17. The "inner speech", phenomenon is a combination of two distinct processes—one is the mental representation of sounds in one's head, which may or may not be something we are consciously aware of. The other is the actual vocalisation of sound while reading; this may involve soundless movement of the lips (subvocalisation) or the production of actual sounds (vocalisation). See chapter 7 of Keith Rayner et al. (eds.) 187–213.

18. See Sampson 252 for a discussion of the subjective causes behind the failure of English spelling reform.

19. It is also possible that the Dickens family's two nicknames for Charles's younger brother Augustus—"Boz" and "Boss"—were prompted by the interchangeability of < s > and < z > in the Gurney system.
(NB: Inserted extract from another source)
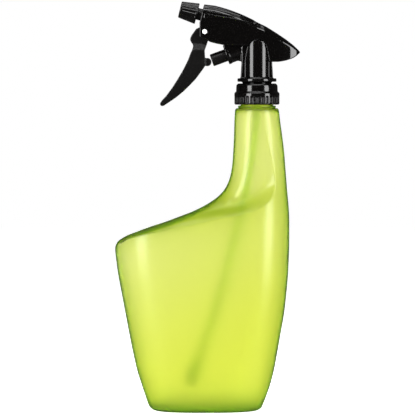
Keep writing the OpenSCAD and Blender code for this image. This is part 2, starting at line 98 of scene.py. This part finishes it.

See Hugo Bowles.

20. Stanley Gerson, Sound and Symbol in the Dialogue of the Works of Charles Dickens, (Stockholm: Almqvist and Wiksell, 1967) describes Dickens's use of nonstandard spelling to represent dialect in detail. See also Joan Beal. For a bibliography on particular linguistic features of Dickensian Cockney see 233n16, in Robert Golding.

21. For a similar comparison, seeing Pickwick as a political speaker and Count Smorltork as a press reporter, see Matthew Bevis.

22. For an excellent survey of language and creativity see Ronald Carter. On the role of play in language acquisition, see Guy Cook, Language Play, Language Learning. On language play and literature, see Cook, "Language Play in English."